Mind you, in this game the planet is already near its end. Instead of a bustling modern society, all that's left now is a boundless ocean of water and deserted landscapes leading to the last remaining city. Against this backdrop, players control Hal, a man tormented by tragedy in his own past, who discovers "a sealed box of mysterious letters written by a woman he doesn’t know." With no real direction in his life anymore, Hal is determined to embark on a journey "across a strange and decaying world" to find her "deep within the walls" of the only surviving metropolis. Many obstacles stand in his path, but Hal is a scavenger with some useful mechanical abilities, and he "can't resist trying to fix the wrecked machines he encounters along the way."

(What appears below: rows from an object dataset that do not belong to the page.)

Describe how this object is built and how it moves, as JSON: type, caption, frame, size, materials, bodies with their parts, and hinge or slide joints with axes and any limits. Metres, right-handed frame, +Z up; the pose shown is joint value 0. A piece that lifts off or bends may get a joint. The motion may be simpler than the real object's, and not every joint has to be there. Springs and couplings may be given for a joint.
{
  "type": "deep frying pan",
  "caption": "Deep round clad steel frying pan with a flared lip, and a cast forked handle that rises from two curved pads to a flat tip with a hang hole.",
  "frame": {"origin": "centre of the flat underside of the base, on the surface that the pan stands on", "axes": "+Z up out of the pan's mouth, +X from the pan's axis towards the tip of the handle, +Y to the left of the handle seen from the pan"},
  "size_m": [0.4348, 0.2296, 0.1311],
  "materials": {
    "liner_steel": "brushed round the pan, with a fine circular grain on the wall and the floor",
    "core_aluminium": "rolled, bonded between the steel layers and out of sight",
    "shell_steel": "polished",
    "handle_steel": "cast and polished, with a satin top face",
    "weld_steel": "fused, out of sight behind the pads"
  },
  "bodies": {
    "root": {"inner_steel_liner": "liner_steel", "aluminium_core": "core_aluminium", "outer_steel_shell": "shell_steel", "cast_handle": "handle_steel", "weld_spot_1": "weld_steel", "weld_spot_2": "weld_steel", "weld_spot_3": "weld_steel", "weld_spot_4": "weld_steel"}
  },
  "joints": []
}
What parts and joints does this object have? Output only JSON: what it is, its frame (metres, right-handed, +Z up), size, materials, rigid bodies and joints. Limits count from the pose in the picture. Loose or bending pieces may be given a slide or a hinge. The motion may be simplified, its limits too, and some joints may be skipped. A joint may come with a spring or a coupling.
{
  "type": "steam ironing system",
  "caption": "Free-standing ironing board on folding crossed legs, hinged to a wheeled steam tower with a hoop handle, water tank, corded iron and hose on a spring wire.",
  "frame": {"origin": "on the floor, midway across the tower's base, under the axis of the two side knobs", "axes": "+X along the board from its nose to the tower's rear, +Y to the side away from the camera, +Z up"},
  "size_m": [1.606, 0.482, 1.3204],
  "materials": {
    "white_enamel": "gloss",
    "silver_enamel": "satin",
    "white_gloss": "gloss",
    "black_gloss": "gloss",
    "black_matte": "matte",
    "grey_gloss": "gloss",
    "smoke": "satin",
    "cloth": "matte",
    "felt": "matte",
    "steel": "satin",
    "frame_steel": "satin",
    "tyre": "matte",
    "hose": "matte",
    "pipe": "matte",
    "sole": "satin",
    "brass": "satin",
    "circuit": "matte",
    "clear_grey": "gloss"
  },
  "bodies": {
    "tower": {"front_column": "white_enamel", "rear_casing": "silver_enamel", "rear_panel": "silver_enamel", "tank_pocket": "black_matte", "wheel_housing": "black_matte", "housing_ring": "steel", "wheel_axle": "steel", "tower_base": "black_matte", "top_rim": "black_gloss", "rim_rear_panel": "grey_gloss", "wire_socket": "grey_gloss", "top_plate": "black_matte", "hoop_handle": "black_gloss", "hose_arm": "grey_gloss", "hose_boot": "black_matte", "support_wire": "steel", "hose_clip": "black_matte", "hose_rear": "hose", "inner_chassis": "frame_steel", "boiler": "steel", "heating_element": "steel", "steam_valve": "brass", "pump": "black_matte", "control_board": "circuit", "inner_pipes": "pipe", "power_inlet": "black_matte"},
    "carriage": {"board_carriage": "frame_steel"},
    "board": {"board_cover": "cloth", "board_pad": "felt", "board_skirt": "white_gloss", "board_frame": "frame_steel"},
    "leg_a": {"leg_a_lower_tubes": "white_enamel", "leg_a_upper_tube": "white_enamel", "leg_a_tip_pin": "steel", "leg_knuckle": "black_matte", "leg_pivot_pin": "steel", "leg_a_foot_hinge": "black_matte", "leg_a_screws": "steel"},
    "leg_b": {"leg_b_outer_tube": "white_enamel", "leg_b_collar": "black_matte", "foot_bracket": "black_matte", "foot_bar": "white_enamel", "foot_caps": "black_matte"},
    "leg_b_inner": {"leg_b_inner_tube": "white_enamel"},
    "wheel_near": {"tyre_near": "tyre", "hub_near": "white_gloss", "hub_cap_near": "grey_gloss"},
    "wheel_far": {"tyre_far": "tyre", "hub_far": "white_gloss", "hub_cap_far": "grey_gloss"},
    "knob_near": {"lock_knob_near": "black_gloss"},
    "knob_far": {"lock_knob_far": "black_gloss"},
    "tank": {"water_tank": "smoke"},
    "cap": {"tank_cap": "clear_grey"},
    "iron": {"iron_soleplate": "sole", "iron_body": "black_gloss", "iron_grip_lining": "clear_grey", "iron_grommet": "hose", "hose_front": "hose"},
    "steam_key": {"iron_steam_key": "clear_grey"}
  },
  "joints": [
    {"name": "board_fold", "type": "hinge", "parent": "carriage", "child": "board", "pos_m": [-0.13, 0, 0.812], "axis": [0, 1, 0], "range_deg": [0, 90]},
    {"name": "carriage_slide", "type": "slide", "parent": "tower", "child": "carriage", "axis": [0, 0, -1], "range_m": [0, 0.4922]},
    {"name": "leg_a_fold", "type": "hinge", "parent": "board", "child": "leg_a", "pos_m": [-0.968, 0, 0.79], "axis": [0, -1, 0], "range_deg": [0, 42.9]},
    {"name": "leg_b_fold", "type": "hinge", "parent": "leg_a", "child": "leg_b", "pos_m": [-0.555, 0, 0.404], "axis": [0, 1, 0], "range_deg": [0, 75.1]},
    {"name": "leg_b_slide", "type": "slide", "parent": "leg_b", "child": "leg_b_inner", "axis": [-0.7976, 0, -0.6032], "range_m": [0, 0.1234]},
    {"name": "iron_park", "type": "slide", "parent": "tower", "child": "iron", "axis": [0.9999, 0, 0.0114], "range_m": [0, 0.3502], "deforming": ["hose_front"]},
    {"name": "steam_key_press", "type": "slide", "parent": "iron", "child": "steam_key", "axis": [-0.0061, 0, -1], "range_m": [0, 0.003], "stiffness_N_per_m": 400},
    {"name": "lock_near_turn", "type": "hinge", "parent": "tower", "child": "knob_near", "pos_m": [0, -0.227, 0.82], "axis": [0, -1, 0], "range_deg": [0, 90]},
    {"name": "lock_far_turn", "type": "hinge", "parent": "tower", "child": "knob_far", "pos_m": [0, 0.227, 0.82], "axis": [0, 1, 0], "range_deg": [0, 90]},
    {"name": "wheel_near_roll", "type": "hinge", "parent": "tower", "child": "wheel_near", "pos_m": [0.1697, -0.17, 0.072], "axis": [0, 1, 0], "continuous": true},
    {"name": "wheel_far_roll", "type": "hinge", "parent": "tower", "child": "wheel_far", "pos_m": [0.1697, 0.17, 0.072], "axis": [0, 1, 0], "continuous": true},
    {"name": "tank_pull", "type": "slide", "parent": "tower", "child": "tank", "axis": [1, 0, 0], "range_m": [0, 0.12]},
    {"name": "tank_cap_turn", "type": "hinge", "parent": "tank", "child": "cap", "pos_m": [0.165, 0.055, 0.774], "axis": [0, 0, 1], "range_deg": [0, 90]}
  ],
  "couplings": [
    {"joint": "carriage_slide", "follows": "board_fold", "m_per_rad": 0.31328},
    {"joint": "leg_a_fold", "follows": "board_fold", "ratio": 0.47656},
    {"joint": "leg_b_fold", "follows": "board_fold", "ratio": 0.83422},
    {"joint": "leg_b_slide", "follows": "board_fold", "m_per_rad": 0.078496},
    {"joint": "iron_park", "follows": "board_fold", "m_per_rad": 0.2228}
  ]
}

Beyond the Plastic Wall takes players through a variety of brown-tinged post-apocalyptic environments, from "lonely shores to the narrow alleys and bustling skyscrapers of a city filled with grim secrets." As you traverse "rocky coastlines, crumbling infrastructures, and vast concrete expanses," the distinctive blend of "detailed pixel art and modern visual effects" brings to life (or perhaps post-life) a world that "feels both desolate and deeply human." At first glance, the experience might seem similar to other side-scrolling, gamepad- or keyboard-controlled puzzle-platformers of the Limbo and Inside ilk, but here you aren't strictly limited to a single plane of movement, and this "poetic 2.5D adventure" is much more narratively driven than most. Intermittent text narration teases out new insights into the woman behind the letters, and there are many characters to meet and talk to in your travels, from "a voyage with a proud but lonely boat captain to a confrontation with an angry fishmonger and unsettling brushes with the strange outcasts that hide in the shadows of the walled city." Each encounter peels back new layers of an "emotional journey through isolation, memory, and the boundaries we build," bringing you "a little closer to the letters’ mysterious author and nearer to understanding the true reasons for your own voyage."
The gameplay, too, is based less on physics-based obstacles than usual and more on "tactile, hands-on puzzles grounded in mechanical logic." Whenever Hal encounters "forgotten machines of a bygone age" that are now broken and in need of restoration, the view switches to enable a closer look and first-hand interaction, perhaps even requiring a little motion control, whether it's for "restarting a rusted engine, deciphering a coded telephone, or navigating the secrets of an old archive computer." Each challenge is designed to be unique while also "sharing a deeper, interconnected language" and logic that becomes clearer as you "unlock their satisfying and complex machinery." In between, you'll also want to keep an eye out for recorded tapes that shed new light into the world before the cataclym destroyed it.
The complete version of Beyond the Plastic Wall isn't far off, due to launch sometime later this year. In the meantime, however, you can already check out the playable demo on Steam, which is available now to download for Windows and Mac.